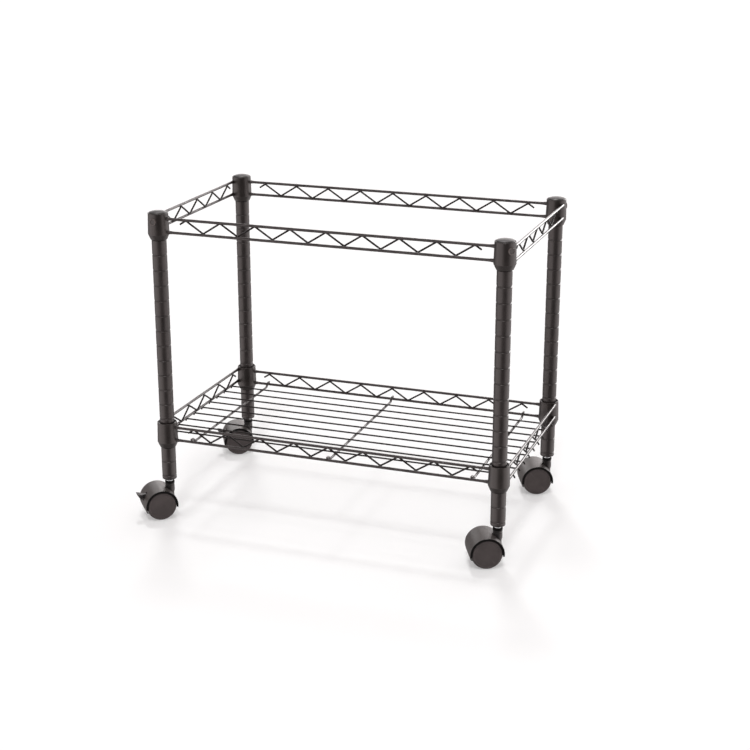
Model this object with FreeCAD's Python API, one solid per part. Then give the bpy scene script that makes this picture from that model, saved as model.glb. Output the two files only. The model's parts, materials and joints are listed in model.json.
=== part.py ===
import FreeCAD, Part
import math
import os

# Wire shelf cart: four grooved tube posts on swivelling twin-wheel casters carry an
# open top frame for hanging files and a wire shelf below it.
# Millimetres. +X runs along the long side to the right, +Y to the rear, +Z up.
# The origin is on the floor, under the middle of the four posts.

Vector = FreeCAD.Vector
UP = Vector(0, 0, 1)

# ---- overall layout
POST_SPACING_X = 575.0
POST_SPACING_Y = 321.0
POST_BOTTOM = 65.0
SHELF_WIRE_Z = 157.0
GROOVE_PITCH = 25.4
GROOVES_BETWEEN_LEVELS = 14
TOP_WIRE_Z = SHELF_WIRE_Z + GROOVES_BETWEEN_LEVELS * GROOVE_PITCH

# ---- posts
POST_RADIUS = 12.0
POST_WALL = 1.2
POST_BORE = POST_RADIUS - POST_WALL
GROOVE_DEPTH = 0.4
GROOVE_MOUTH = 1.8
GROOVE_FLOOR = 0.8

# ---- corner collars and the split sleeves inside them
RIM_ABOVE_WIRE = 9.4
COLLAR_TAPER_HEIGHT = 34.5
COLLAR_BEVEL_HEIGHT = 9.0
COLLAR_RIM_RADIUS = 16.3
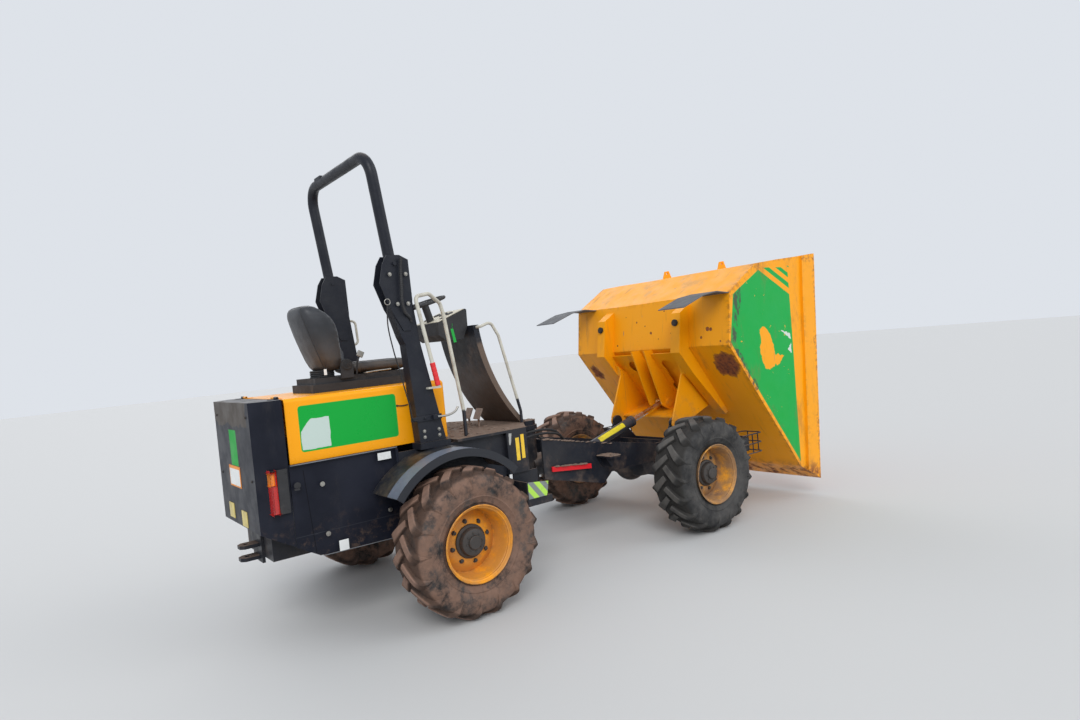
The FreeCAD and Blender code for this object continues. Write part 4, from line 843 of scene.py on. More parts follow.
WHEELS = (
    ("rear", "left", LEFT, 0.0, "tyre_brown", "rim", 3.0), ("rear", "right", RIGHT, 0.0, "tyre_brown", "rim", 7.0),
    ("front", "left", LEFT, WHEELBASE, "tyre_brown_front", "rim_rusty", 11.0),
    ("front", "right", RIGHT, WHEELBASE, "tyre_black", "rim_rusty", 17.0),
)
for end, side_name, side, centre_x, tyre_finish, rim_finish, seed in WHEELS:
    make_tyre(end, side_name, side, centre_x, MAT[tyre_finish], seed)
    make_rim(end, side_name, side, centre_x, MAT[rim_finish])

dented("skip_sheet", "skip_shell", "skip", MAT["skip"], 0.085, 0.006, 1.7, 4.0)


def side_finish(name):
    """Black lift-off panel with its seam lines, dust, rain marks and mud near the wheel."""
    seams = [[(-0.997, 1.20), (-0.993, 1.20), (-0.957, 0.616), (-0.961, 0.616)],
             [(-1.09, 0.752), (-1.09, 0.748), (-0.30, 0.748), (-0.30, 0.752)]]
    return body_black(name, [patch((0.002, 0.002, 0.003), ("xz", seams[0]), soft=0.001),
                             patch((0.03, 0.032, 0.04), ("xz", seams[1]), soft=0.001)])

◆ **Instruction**
Above are some records; extract every one of them exactly.

◆ **Solution**
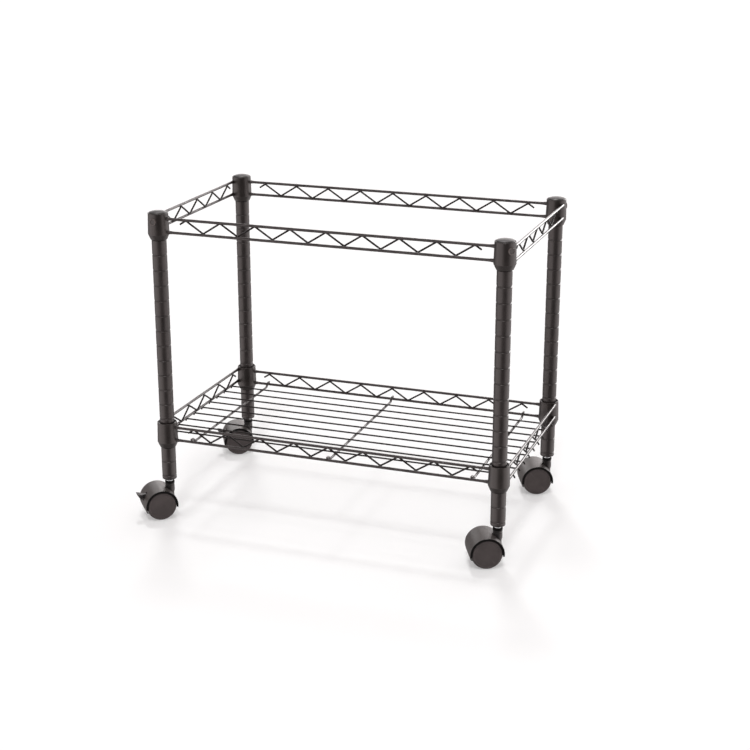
Model this object with FreeCAD's Python API, one solid per part. Then give the bpy scene script that makes this picture from that model, saved as model.glb. Output the two files only. The model's parts, materials and joints are listed in model.json.
=== part.py ===
import FreeCAD, Part
import math
import os

# Wire shelf cart: four grooved tube posts on swivelling twin-wheel casters carry an
# open top frame for hanging files and a wire shelf below it.
# Millimetres. +X runs along the long side to the right, +Y to the rear, +Z up.
# The origin is on the floor, under the middle of the four posts.

Vector = FreeCAD.Vector
UP = Vector(0, 0, 1)

# ---- overall layout
POST_SPACING_X = 575.0
POST_SPACING_Y = 321.0
POST_BOTTOM = 65.0
SHELF_WIRE_Z = 157.0
GROOVE_PITCH = 25.4
GROOVES_BETWEEN_LEVELS = 14
TOP_WIRE_Z = SHELF_WIRE_Z + GROOVES_BETWEEN_LEVELS * GROOVE_PITCH

# ---- posts
POST_RADIUS = 12.0
POST_WALL = 1.2
POST_BORE = POST_RADIUS - POST_WALL
GROOVE_DEPTH = 0.4
GROOVE_MOUTH = 1.8
GROOVE_FLOOR = 0.8

# ---- corner collars and the split sleeves inside them
RIM_ABOVE_WIRE = 9.4
COLLAR_TAPER_HEIGHT = 34.5
COLLAR_BEVEL_HEIGHT = 9.0
COLLAR_RIM_RADIUS = 16.3
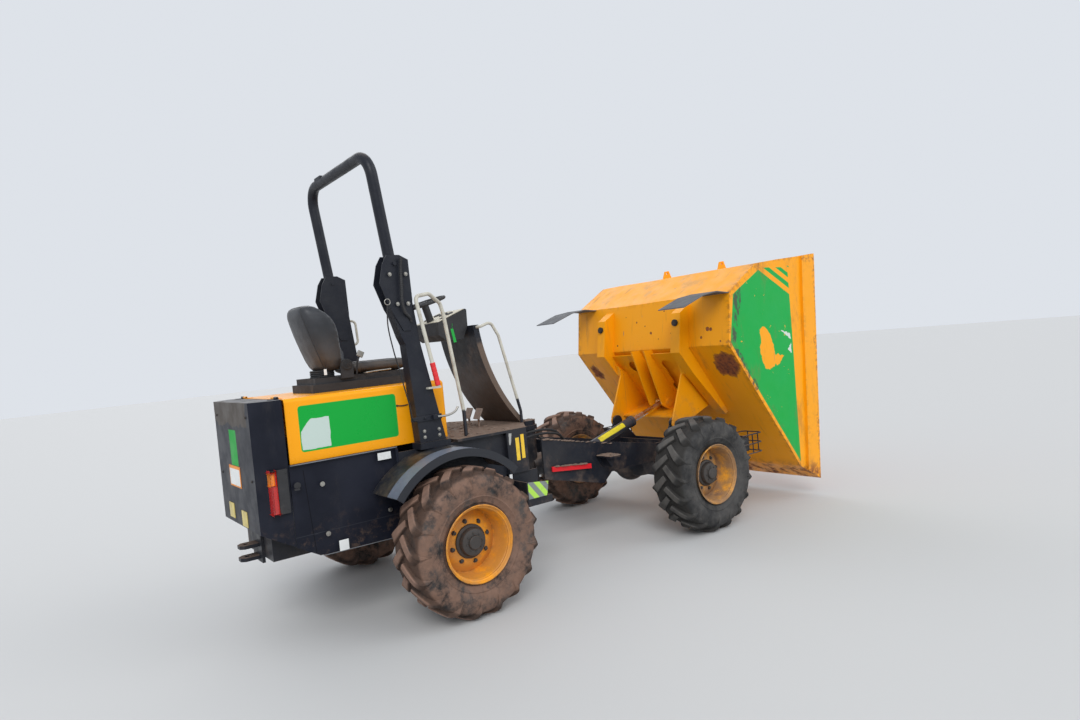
The FreeCAD and Blender code for this object continues. Write part 4, from line 843 of scene.py on. More parts follow.
WHEELS = (
    ("rear", "left", LEFT, 0.0, "tyre_brown", "rim", 3.0), ("rear", "right", RIGHT, 0.0, "tyre_brown", "rim", 7.0),
    ("front", "left", LEFT, WHEELBASE, "tyre_brown_front", "rim_rusty", 11.0),
    ("front", "right", RIGHT, WHEELBASE, "tyre_black", "rim_rusty", 17.0),
)
for end, side_name, side, centre_x, tyre_finish, rim_finish, seed in WHEELS:
    make_tyre(end, side_name, side, centre_x, MAT[tyre_finish], seed)
    make_rim(end, side_name, side, centre_x, MAT[rim_finish])

dented("skip_sheet", "skip_shell", "skip", MAT["skip"], 0.085, 0.006, 1.7, 4.0)


def side_finish(name):
    """Black lift-off panel with its seam lines, dust, rain marks and mud near the wheel."""
    seams = [[(-0.997, 1.20), (-0.993, 1.20), (-0.957, 0.616), (-0.961, 0.616)],
             [(-1.09, 0.752), (-1.09, 0.748), (-0.30, 0.748), (-0.30, 0.752)]]
    return body_black(name, [patch((0.002, 0.002, 0.003), ("xz", seams[0]), soft=0.001),
                             patch((0.03, 0.032, 0.04), ("xz", seams[1]), soft=0.001)])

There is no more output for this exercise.